ARS rationale and goals
Michael Leff: ARS is an umbrella organization designed to facilitate communication and research among existing societies that are devoted partly or wholly to the study of rhetoric. As an association of associations, it has four principal functions: (1) to help coordinate the scheduling of conferences and other activities of member organizations, (2) to compile and make accessible information about work done in rhetoric across the disciplines, (3) to focus attention on agenda-setting issues for the field, and (4) to enhance the visibility of rhetorical studies in the academy and among the general public. More detailed information will be available on the website, http://www.rhetoricalliance.org, which is still being constructed, but should be open soon. The main impulse behind the founding of ARS was the need to establish a point of coordination and concentration for rhetorical studies and to bring rhetorical scholars working within different disciplinary settings into better contact with one another.

ARS inception and development
Michael Leff: The origins of ARS arose from discussions that Fred Antczak, then president of the Rhetoric Society of America, had with scholars in both Communication and English. Among the people Fred encountered, Robert Gaines of the University of Maryland was an especially strong advocate of the coordinated effort and he also provided a number of concrete suggestions for realizing this end. Gaines and others expressed concern about the status of rhetoric in the academy and the absence of any agency capable of coordinating scholarship scattered across several disciplines.

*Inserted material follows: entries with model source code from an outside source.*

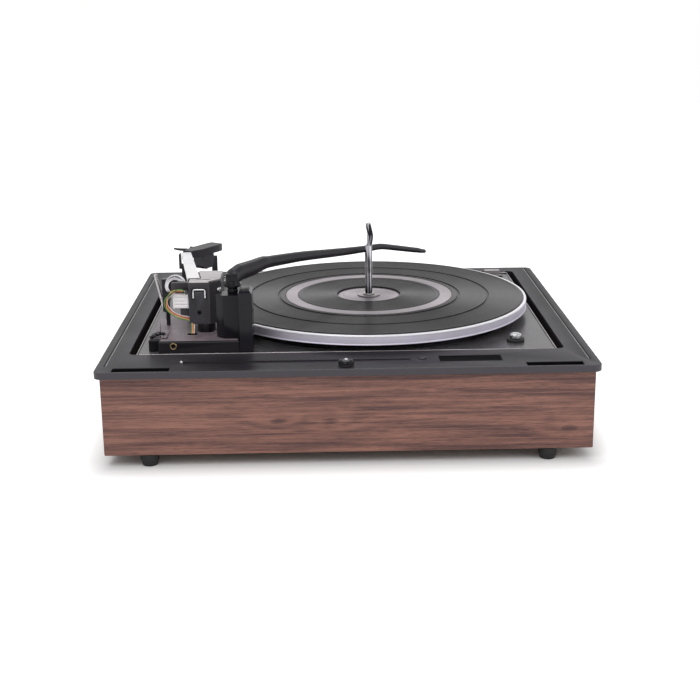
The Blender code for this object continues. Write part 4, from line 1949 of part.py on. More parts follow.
def main():
    clear_scene()
    looks = {
        "wood": paint("walnut veneer", (0.20, 0.085, 0.045), 0.45),
        "hardboard": paint("hardboard", (0.22, 0.14, 0.08), 0.8),
        "rubber": paint("black rubber", (0.02, 0.02, 0.02), 0.7),
        "black plastic": paint("black plastic", (0.015, 0.015, 0.017), 0.4),
        "gloss black": paint("gloss black plastic", (0.01, 0.01, 0.012), 0.15),
        "black paint": paint("black paint", (0.02, 0.02, 0.022), 0.35),
        "steel": paint("bright steel", (0.55, 0.55, 0.56), 0.35, 1.0),
        "chrome": paint("chrome", (0.8, 0.8, 0.82), 0.08, 1.0),
        "aluminium": paint("satin aluminium", (0.72, 0.72, 0.74), 0.3, 1.0),
        "brass": paint("brass", (0.75, 0.55, 0.25), 0.3, 1.0),
        "copper": paint("varnished winding", (0.45, 0.18, 0.08), 0.4),
        "nylon": paint("white nylon", (0.85, 0.84, 0.80), 0.5),
    }
    build_case(looks)
    build_drive(looks)
    build_arms(looks)


main()
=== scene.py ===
import json
import math
from functools import partial

import bmesh
import bpy
import numpy as np
from mathutils import Matrix, Vector


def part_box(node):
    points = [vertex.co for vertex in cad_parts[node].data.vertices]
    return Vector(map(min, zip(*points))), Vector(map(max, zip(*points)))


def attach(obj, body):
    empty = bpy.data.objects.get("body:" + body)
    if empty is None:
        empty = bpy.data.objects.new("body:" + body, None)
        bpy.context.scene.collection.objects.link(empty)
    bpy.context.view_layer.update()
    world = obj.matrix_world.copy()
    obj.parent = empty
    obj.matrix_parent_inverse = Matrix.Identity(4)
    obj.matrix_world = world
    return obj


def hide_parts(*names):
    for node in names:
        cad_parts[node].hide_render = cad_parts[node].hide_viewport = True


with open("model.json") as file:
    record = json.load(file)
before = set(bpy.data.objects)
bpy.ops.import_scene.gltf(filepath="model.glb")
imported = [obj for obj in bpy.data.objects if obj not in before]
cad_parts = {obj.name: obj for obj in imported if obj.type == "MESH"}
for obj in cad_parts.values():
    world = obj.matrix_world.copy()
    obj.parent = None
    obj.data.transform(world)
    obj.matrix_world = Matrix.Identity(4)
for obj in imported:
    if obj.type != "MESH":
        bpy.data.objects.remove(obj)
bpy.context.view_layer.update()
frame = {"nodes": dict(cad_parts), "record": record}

cadNodes = frame["nodes"]
bodyOf = {node: body for body, members in frame["record"]["behaviour"]["bodies"].items() for node in members}

# Upright axes that several pieces share, in metres
platterAxis = (-0.0242, -0.01335)
overarmAxis = (0.0985, 0.10975)


# Shader nodes

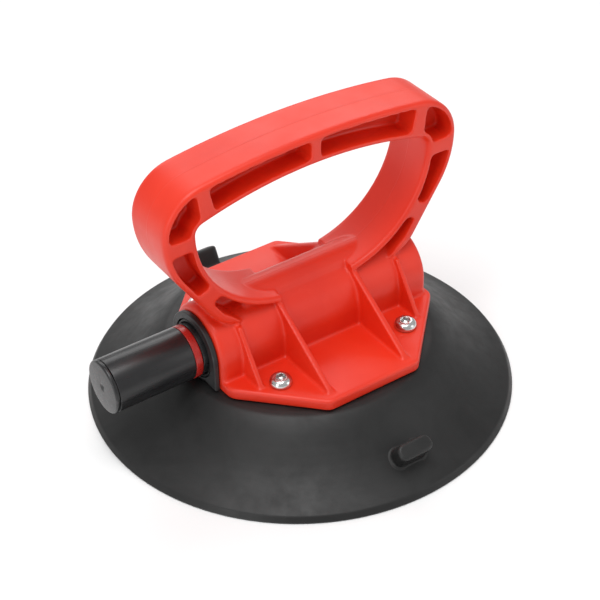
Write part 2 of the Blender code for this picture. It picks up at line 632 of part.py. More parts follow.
def plunger():
    """The moving part of the pump. Its empty stands on the pump's axis, at the plunger's outer end."""
    slide = bpy.data.objects.new("plunger_slide", None)
    slide.location = (PLUNGER_START, 0, AXIS_HEIGHT)
    bpy.context.collection.objects.link(slide)
    inner = PLUNGER_RADIUS - PLUNGER_WALL
    tube_start = PLUNGER_START + CAP_THICKNESS + GAP
    plug = inner - GAP
    groove = (BAND_MIDDLE - BAND_WIDTH / 2 - GAP, BAND_MIDDLE + BAND_WIDTH / 2 + GAP)
    deep = PLUNGER_RADIUS - BAND_THICKNESS - GAP
    edge = 0.0006
    tube = [(tube_start, inner), (tube_start, PLUNGER_RADIUS - 0.0002), (tube_start + 0.0002, PLUNGER_RADIUS),
            (groove[0], PLUNGER_RADIUS), (groove[0], deep), (groove[1], deep), (groove[1], PLUNGER_RADIUS),
            (TUBE_END, PLUNGER_RADIUS), (TUBE_END, inner)]
    cap = [(PLUNGER_START + 0.0005, 0), (PLUNGER_START + 0.0003, 0.0012), (PLUNGER_START, 0.0024)]
    cap += [(PLUNGER_START + edge - edge * cos(t), PLUNGER_RADIUS - edge + edge * sin(t))
            for t in (0, pi / 6, pi / 3, pi / 2)]
    cap += [(PLUNGER_START + CAP_THICKNESS, PLUNGER_RADIUS), (PLUNGER_START + CAP_THICKNESS, plug),
            (PLUNGER_START + CAP_THICKNESS + CAP_PLUG, plug), (PLUNGER_START + CAP_THICKNESS + CAP_PLUG, 0)]
    flange = (TUBE_END + GAP, TUBE_END + GAP + 0.0028)
    hub_end = flange[1] + 0.0050
    head = [(TUBE_END - 0.0080, 0.0028), (TUBE_END - 0.0080, plug), (flange[0], plug), (flange[0], PISTON_RADIUS),
            (flange[1], PISTON_RADIUS), (flange[1], HUB_RADIUS), (hub_end, HUB_RADIUS), (hub_end, 0.0028)]
    lip = 0.0011
    seal_inner = HUB_RADIUS + GAP
    seal_start = flange[1] + GAP
    seal_end = hub_end - GAP
    seal = [(seal_start, seal_inner), (seal_start, SEAL_RADIUS - 0.0008), (seal_start + 0.0010, SEAL_RADIUS - 0.0003),
            (seal_end, SEAL_RADIUS), (seal_end, SEAL_RADIUS - lip), (seal_start + 0.0018, SEAL_RADIUS - 0.0022),
            (seal_start + 0.0018, seal_inner + lip + 0.0010), (seal_end, seal_inner + lip), (seal_end, seal_inner)]
    washer_start = hub_end + GAP
    washer = ring_profile(washer_start, washer_start + 0.0012, 0.0028, 0.0098)
    screw_base = washer_start + 0.0012 + GAP
    screw = [(TUBE_END - 0.0060, 0), (TUBE_END - 0.0060, 0.0025), (screw_base, 0.0025), (screw_base, 0.0044),
             (screw_base + 0.0016, 0.0044), (screw_base + 0.0024, 0.0034), (screw_base + 0.0024, 0)]
    band = ring_profile(groove[0] + GAP, groove[1] - GAP, PLUNGER_RADIUS - BAND_THICKNESS, PLUNGER_RADIUS)
    pieces = (("plunger_tube", tube, BLACK_PLASTIC, 40), ("plunger_cap", cap, BLACK_PLASTIC, 40),
              ("indicator_band", band, RED_PLASTIC, 40), ("piston_head", head, BLACK_PLASTIC, 36),
              ("piston_seal", seal, BLACK_RUBBER, 36), ("piston_washer", washer, PLATED_STEEL, 28),
              ("piston_screw", screw, PLATED_STEEL, 20))
    for name, profile, look, steps in pieces:
        from_slide = [(place - PLUNGER_START, radius) for place, radius in profile]
        turned(name, from_slide, look, steps=steps, parent=slide)
    spring_start = washer_start + 0.0012 + GAP + SPRING_WIRE_RADIUS
    spring_end = BORE_END - GAP - BLOCK_LENGTH - GAP - 0.0010 - GAP - SPRING_WIRE_RADIUS
    helix("return_spring", spring_start, spring_end, STAINLESS, None)


def main():
    clear_scene()
    handle_body()
    suction_pad()
    backing_plate()
    fasteners()
    end_plate()
    pump_cylinder()
    valve_block()
    intake()
    plunger()


main()
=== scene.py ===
"""Looks, floor, light and camera for the hand vacuum suction cup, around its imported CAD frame.

Metres, +Z up. The pump lies along X with its plunger toward -X, and the hand loop stands in the XZ plane.
"""

from math import acos, asin, atan2, cos, hypot, pi, radians, sin, sqrt

import bmesh
import bpy
from mathutils import Matrix, Vector


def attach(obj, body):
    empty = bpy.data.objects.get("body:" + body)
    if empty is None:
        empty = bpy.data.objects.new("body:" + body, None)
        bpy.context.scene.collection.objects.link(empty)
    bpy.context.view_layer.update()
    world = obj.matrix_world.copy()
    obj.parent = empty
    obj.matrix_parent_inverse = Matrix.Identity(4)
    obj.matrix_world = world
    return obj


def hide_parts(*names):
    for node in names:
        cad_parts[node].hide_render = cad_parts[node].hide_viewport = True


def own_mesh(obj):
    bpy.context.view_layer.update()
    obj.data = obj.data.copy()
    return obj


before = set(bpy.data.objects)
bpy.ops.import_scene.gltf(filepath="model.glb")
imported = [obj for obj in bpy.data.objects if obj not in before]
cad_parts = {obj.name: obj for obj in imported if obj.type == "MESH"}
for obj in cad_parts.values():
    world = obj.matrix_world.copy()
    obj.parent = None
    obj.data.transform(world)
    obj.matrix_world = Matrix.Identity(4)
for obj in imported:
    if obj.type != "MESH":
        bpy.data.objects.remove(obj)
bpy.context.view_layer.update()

# ---------------------------------------------------------------- dimensions of the CAD model
GAP = 0.0003
PLATEAU_HEIGHT = 0.0279
PLATEAU_RADIUS = 0.0622
CEILING_HEIGHT = 0.0142
AXIS_HEIGHT = 0.042
BORE_RADIUS = 0.0149
BORE_END = 0.0540
BARREL_RADIUS = 0.01985
BARREL_ENDS = (-0.0540, 0.0585)
BELLY_RADIUS = 0.0176
BELLY_END = 0.0560
RIDGE_RADIUS = 0.0097
RIDGE_HEIGHT = 0.0559
RIDGE_HALF_LENGTH = 0.036
FLANGE_BOTTOM = PLATEAU_HEIGHT + GAP
FLANGE_TOP = 0.0339
FLANGE_HALF = (0.0597, 0.0572)
FLANGE_CORNER = (0.0240, 0.0205)
FLANGE_ROUND = 0.0045
FLANGE_END_ROUND = 0.0085
LOOP_X = 0.0013
LOOP_HALF_WIDTH = 0.014
LOOP_TOP = 0.1385
LOOP_TOP_RADIUS = 0.390
LOOP_CORNER_RADIUS = 0.022
LOOP_CORNER_HEIGHT = 0.1125
LOOP_REACH = 0.076
LOOP_SIDE_RADIUS = 0.0455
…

At the RSA meeting in 2000, Fred organized an evening session devoted to this issue. More than one hundred people attended, and there was strong sentiment in favor of moving ahead with some project that would help coordinate work in the field. It was decided to appoint a steering committee that would meet the next summer at Northwestern University. When the committee met in June of 2001, it concluded that the best course of action was to establish an umbrella organization (an association of associations) rather than another conventional, free-standing academic society. Fred invented the name Alliance of Rhetoric Societies (ARS), and the committee decided that the Alliance should sponsor a conference to advertise its existence and open the interdisciplinary discussion. Jerry Hauser, who was then president of RSA, took a leading role in promoting the conference.